This post is incredibly misleading and irrelevant to the discussion. The amount of data actually required to store items in a player's inventory might vary but the server has to have enough space allocated for every inventory to be at full capacity if needed so it makes no difference whether an inventory is full or not. The ACTUAL data usage is irrelevant; it's the potential maximum amount of data that may need to be stored that the devs have to account for.
The most expensive items to store are likely equipment with materia slots as these need to store data for the item ID, durability, spiritbond, materia and a glamour ID. We can assume that the item ID, glamour ID and materia references are the most expensive of those attributes as they likely are several bytes each in size to account for all the possible IDs that exist (or will exist in the future). Durability and spiritbond are likely a byte each to cover the 1-100 value.
The devs will have allocated server space to each player inventory and retainer on the assumption that they could potentially hold a full inventory of melded equipment as above. That's a very large amount of data.
Conversely a glamour log would merely hold a single bit boolean value for every different item skin in the game. That sounds like a lot but it's actually very small compared to the size of actual item data. In fact it's well over 100x smaller based on a conservative estimate for how much space a melded piece of equipment would take up. For every melded item in the game SE could store well over 100 entries in a glamour log.

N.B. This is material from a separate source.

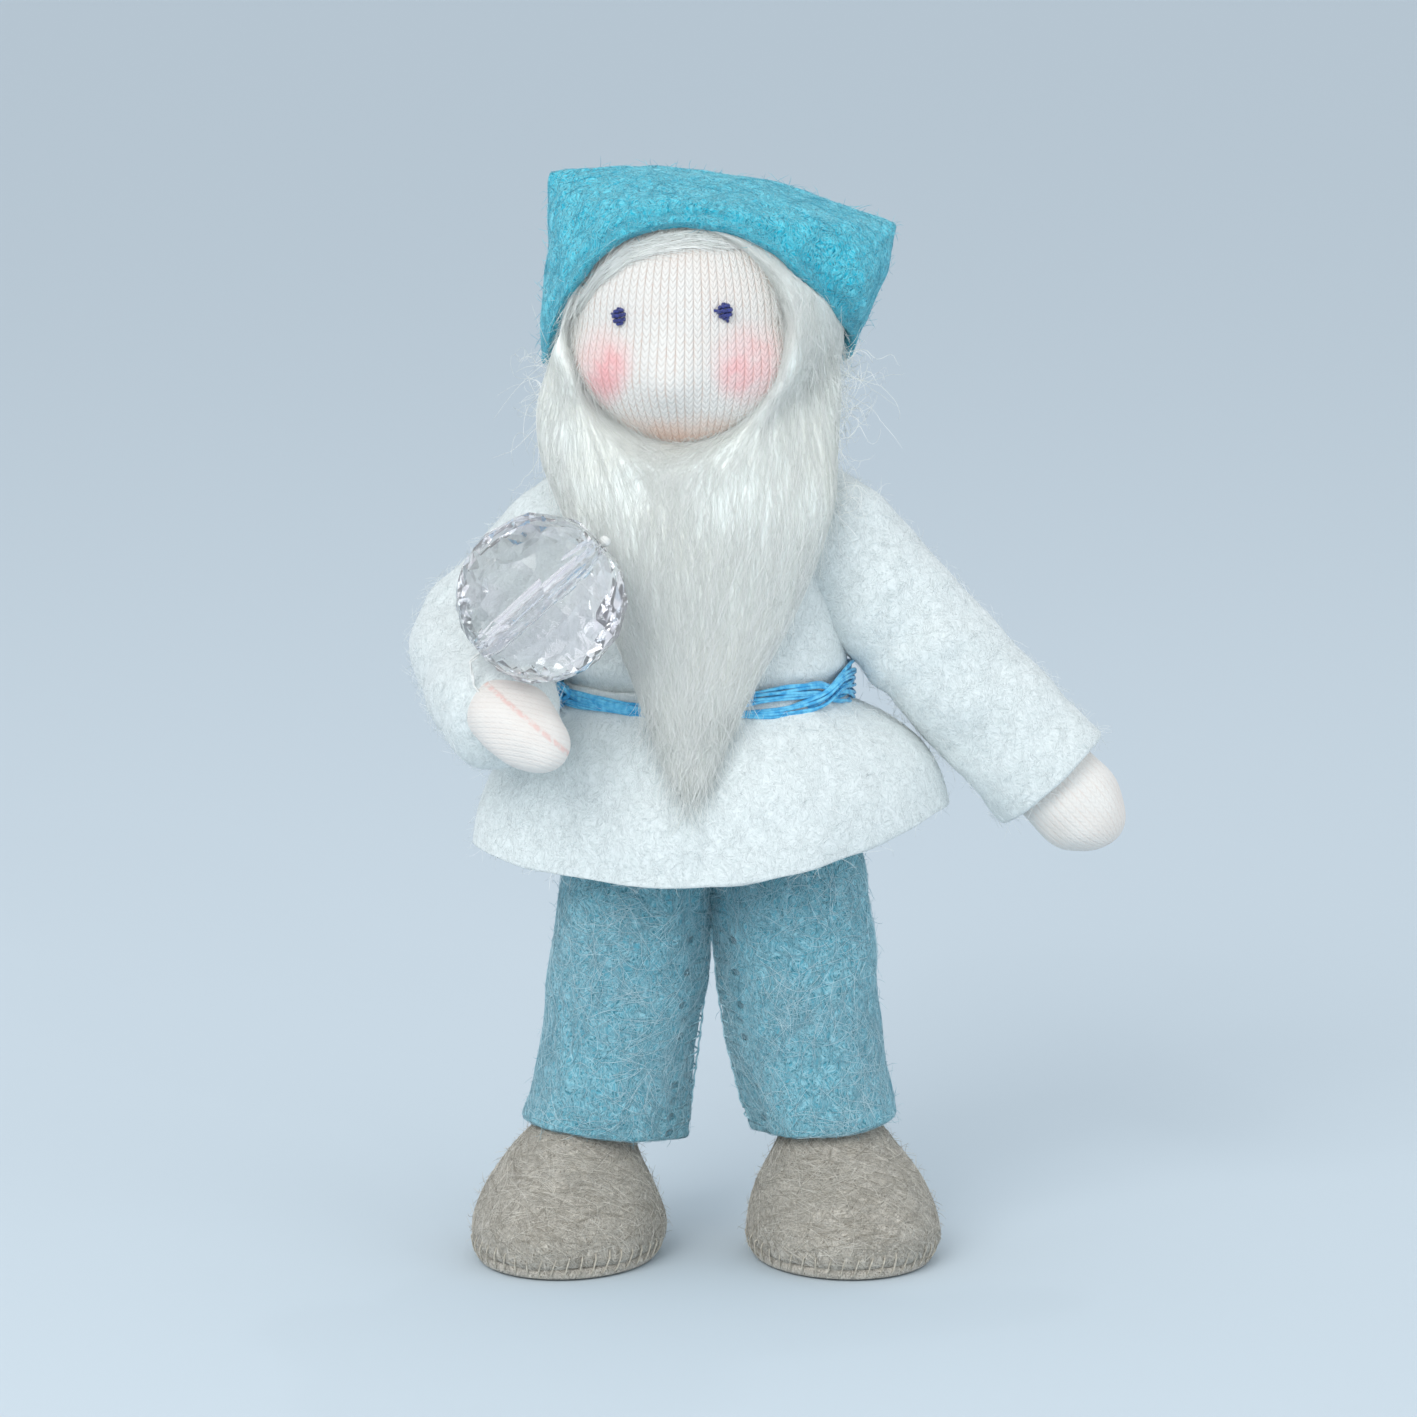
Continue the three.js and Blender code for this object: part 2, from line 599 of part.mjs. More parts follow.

There's also another thing to point out here and that's how SE stores player inventory versus retainers. Player inventory is stored on the character server as part of your character data as this data is loaded and updated as part of the regular server sync that runs every 15s. They have to do this as the player inventory can be opened anywhere. That is very intensive on the servers. Retainers, however, can only be accessed from fixed locations so their inventories are stored on a separate server. This is why retainers take a few seconds to load sometimes. This is much less intensive on the server and the memory used to store retainers is much less of an issue as the server isn't syncing the data every 15s.
A glamour log would not need to be accessible from everywhere. They could very easily make it a feature accessed from inn rooms or housing furniture like the unending journey or armoire (which coincidentally also use the exact same boolean flag system that I described above). Given that a glamour log could likely store every cosmetic item in the game using less memory than a player's inventory is allocated AND it could be stored on a separate server, meaning no real impact on the primary server or character server, I see no realistic reason why we cannot have a glamour log.
Do I even need to also point out the sheer number of games that already have this feature now? SE is making excuses for something that is quickly becoming a standard of the genre. They can do it, they just won't. Given the money they're making from selling extra retainers I have to agree that it is in their interest to pretend it's not possible.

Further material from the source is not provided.